DEAR NATALIE: I’m in a weird love triangle. My ex and I broke up over the summer and his good friend asked me out a month ago. I really like his friend and we’ve been having fun. Well, as much fun as you can have during a pandemic. We recently slept together. It was good, and while we aren’t “exclusive” yet, I think we are heading in that direction. We told each other not to tell my ex about what happened. Why make him feel awkward? Well, my ex found out and he’s been blowing up my phone with “I want you back” texts. He had all summer to chase me. He had most of the fall to chase me. And now here we are, and suddenly he wants me back? He’s also mad at his friend for hooking up with me. But it wasn’t like we slept together the day after we broke up. It’s been months. He had his chance.

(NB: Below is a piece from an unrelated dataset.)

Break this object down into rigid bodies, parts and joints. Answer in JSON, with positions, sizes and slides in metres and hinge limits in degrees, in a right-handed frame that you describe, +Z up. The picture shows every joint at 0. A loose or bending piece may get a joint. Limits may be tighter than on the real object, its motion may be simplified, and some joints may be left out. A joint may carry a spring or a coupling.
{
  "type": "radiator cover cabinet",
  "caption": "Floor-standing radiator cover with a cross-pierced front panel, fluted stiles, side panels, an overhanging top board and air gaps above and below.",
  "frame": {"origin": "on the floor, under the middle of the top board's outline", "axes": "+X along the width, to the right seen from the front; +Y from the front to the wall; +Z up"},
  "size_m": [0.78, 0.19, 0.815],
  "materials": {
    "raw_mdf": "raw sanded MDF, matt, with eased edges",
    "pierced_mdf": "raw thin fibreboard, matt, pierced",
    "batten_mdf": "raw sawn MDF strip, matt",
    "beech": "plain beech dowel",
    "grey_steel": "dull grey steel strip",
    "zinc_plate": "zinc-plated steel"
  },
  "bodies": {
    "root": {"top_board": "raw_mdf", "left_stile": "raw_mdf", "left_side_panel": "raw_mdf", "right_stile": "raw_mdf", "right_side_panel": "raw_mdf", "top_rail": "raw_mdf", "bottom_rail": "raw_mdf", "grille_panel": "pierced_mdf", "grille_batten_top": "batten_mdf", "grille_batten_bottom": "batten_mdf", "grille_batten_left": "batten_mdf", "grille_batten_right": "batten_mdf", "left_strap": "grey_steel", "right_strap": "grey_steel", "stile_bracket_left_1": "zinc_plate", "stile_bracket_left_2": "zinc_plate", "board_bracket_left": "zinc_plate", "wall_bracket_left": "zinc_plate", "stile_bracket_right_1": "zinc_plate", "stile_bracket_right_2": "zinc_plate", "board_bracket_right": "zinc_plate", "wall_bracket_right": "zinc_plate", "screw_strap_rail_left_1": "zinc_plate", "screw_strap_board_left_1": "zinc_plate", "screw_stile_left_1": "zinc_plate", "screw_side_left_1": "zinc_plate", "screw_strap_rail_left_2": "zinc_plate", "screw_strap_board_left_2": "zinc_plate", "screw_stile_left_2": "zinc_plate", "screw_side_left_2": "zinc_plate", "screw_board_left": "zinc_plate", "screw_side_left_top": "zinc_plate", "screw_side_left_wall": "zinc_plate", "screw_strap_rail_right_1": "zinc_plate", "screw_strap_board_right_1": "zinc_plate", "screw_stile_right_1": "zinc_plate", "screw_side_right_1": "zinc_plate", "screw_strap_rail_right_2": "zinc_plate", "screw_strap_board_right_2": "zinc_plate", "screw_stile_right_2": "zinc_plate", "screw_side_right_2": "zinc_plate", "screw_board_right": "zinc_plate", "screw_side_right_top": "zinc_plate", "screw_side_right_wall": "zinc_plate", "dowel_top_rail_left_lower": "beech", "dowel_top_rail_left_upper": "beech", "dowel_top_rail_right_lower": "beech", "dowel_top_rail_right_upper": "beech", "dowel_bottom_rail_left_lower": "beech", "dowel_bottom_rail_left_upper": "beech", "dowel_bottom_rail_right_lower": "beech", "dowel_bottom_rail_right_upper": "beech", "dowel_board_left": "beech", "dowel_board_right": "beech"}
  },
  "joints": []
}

There is a small part of me that misses him but I am not sure what to do. I like his friend and I wasn’t trying to hurt anyone. Thoughts? —CAUGHT IN THE MIDDLE
DEAR CAUGHT IN THE MIDDLE: This is so typical. You always want what you can’t have. Now that you are a free bird, your ex is jealous that you’ve moved on. Unless you are desperate to get back with him — and it doesn’t seem that you are — you don’t owe him anything. The issue really is between him and his friend at this point. Some people would say that he broke “bro code” by hooking up with the ex — but like you said — time had passed. Your ex had months to talk to you about his feelings. The question your new guy has to ask himself is this: Does he think dating you is worth losing his friend? If he feels strongly about you, he may have to choose between you and his friendship with your ex. Relationships — of all kinds — can be messy. I would let your ex know that you didn’t mean to hurt him, but that you have to move on with your life. Suggest that he does the same.

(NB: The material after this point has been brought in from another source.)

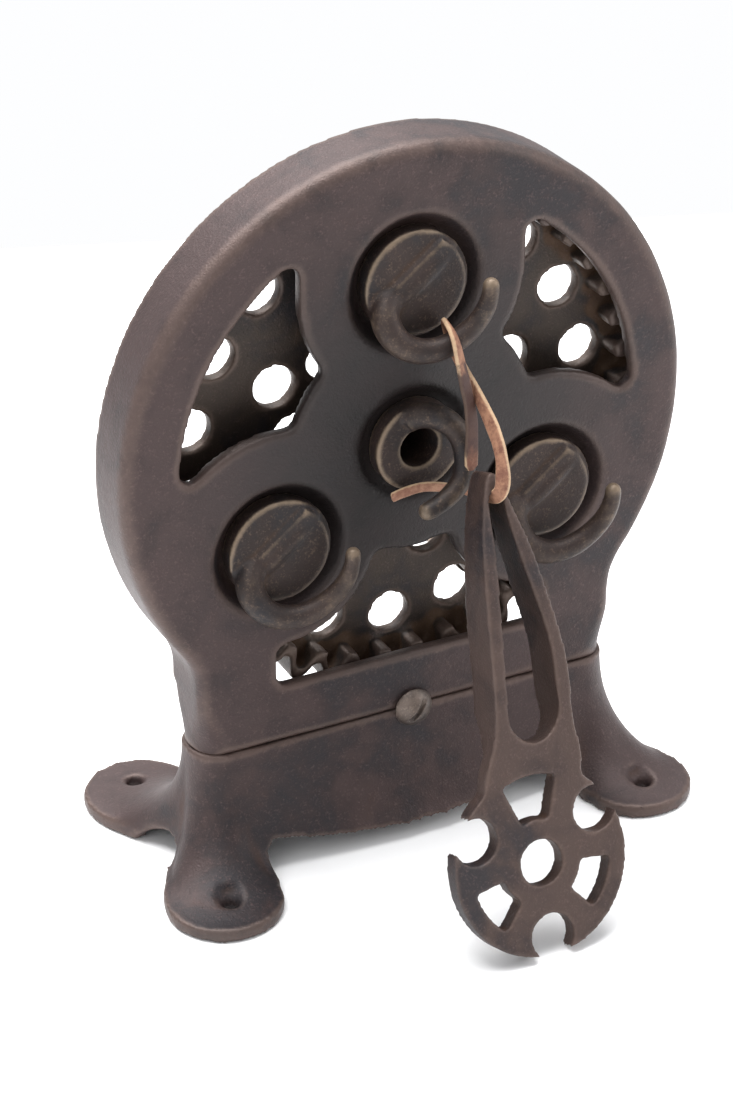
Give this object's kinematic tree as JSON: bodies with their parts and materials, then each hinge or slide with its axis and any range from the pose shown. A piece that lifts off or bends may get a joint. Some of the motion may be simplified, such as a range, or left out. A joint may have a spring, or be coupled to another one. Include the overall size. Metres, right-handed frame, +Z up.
{
  "type": "rope making machine",
  "caption": "Cranked cast-iron rope maker: a ring gear turns three strand hooks round a centre hook, with a notched strand separator on a leather lace.",
  "frame": {"origin": "middle of the four foot screws, on the table", "axes": "+Z up, -Y towards the hooks, out of the front face, +X to the right seen from the front"},
  "size_m": [0.208, 0.2295, 0.253],
  "materials": {
    "cast_iron": "old dark brown-black paint and patina on rough sand casting, rust in the corners",
    "separator_iron": "bare cast iron, brown with handling",
    "gear_iron": "dark oiled cast iron",
    "hook_iron": "dark iron, worn brown on the ridges",
    "steel": "darkened steel",
    "wood": "worn turned hardwood",
    "leather": "stiff old leather lace"
  },
  "bodies": {
    "frame": {"head": "cast_iron", "base": "cast_iron", "seam_screw_front": "steel", "seam_screw_rear": "steel"},
    "drive": {"centre_hook": "hook_iron", "drive_gear": "gear_iron", "gear_pin": "steel", "crank_arm": "hook_iron", "grip_spindle": "steel", "grip_washer": "steel", "lace_tail": "leather"},
    "crank_grip": {"grip": "wood"},
    "lace_loop": {"lace": "leather"},
    "strand_separator": {"separator": "separator_iron"},
    "top_hook": {"hook_top": "hook_iron", "pinion_top": "gear_iron", "pinion_key_top": "steel"},
    "right_hook": {"hook_right": "hook_iron", "pinion_right": "gear_iron", "pinion_key_right": "steel"},
    "left_hook": {"hook_left": "hook_iron", "pinion_left": "gear_iron", "pinion_key_left": "steel"}
  },
  "joints": [
    {"name": "crank_turn", "type": "hinge", "parent": "frame", "child": "drive", "pos_m": [0, -0.0056, 0.149], "axis": [0, 1, 0], "continuous": true},
    {"name": "grip_spin", "type": "hinge", "parent": "drive", "child": "crank_grip", "pos_m": [0.05033, 0.0624, 0.07439], "axis": [0, 1, 0], "continuous": true},
    {"name": "top_hook_turn", "type": "hinge", "parent": "frame", "child": "top_hook", "pos_m": [0, -0.0076, 0.206], "axis": [0, 1, 0], "continuous": true},
    {"name": "right_hook_turn", "type": "hinge", "parent": "frame", "child": "right_hook", "pos_m": [0.04936, -0.0076, 0.1205], "axis": [0, 1, 0], "continuous": true},
    {"name": "left_hook_turn", "type": "hinge", "parent": "frame", "child": "left_hook", "pos_m": [-0.04936, -0.0076, 0.1205], "axis": [0, 1, 0], "continuous": true},
    {"name": "lace_hang", "type": "hinge", "parent": "top_hook", "child": "lace_loop", "pos_m": [0.0057, -0.0296, 0.1925], "axis": [0, 1, 0], "continuous": true},
    {"name": "separator_swing", "type": "hinge", "parent": "lace_loop", "child": "strand_separator", "pos_m": [0.0089, -0.0513, 0.1436], "axis": [-1, 0, 0], "range_deg": [0, 50], "deforming": ["lace"]}
  ],
  "couplings": [
    {"joint": "top_hook_turn", "follows": "crank_turn", "ratio": 3},
    {"joint": "right_hook_turn", "follows": "crank_turn", "ratio": 3},
    {"joint": "left_hook_turn", "follows": "crank_turn", "ratio": 3},
    {"joint": "lace_hang", "follows": "crank_turn", "ratio": -3}
  ]
}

DEAR NATALIE: My husband and I have very different political views. We both work outside the home but he is definitely the breadwinner. Recently, I have been donating to political causes and relief funds. Since Texas was hit so hard by this winter weather, I sent a few local organizations some money to help. He saw it on our credit card and made a big deal out of it. It was only a few hundred dollars here and there. We can definitely afford it. He started saying nonsense about people needing to “fend for themselves.” We ended up in a big fight and aren’t speaking much. I just want to understand why my husband is so angry. He has such a beautiful life and I don’t know why he is against helping those in need. To me, being an American means helping one another when they need support. I don’t believe that “every man for himself” will get us out of any bad situation. How do I make peace with my husband? I love him so much but I want to be able to support the causes that I believe in. Any suggestions for how to bridge this gap between us? —DIVIDED WE FALL
DEAR DIVIDED WE FALL: One simple solution is to get your own credit card for donations. Use just the money that you earn to donate to these causes so that when your husband looks at your joint statements, he can’t give you any grief. The bigger issue is this: How can you respect each other’s positions and stay happily married? It appears that you have very different views of the world. Since everything has become politicized, it can be challenging to have that energy not seep into our homes and hearts. You both need to reconnect in a way that reminds you of why you first fell in love. Do activities together, like cooking or bike riding. Engage in something that gets you both out of your heads and into your bodies. Being respectful of one another is important when you disagree, but it is hard to respect someone who believes that people should “fend for themselves” in the middle of a natural disaster brought on by climate change. In order to keep the peace, you may have to agree to disagree and use your own money to support the causes you believe in.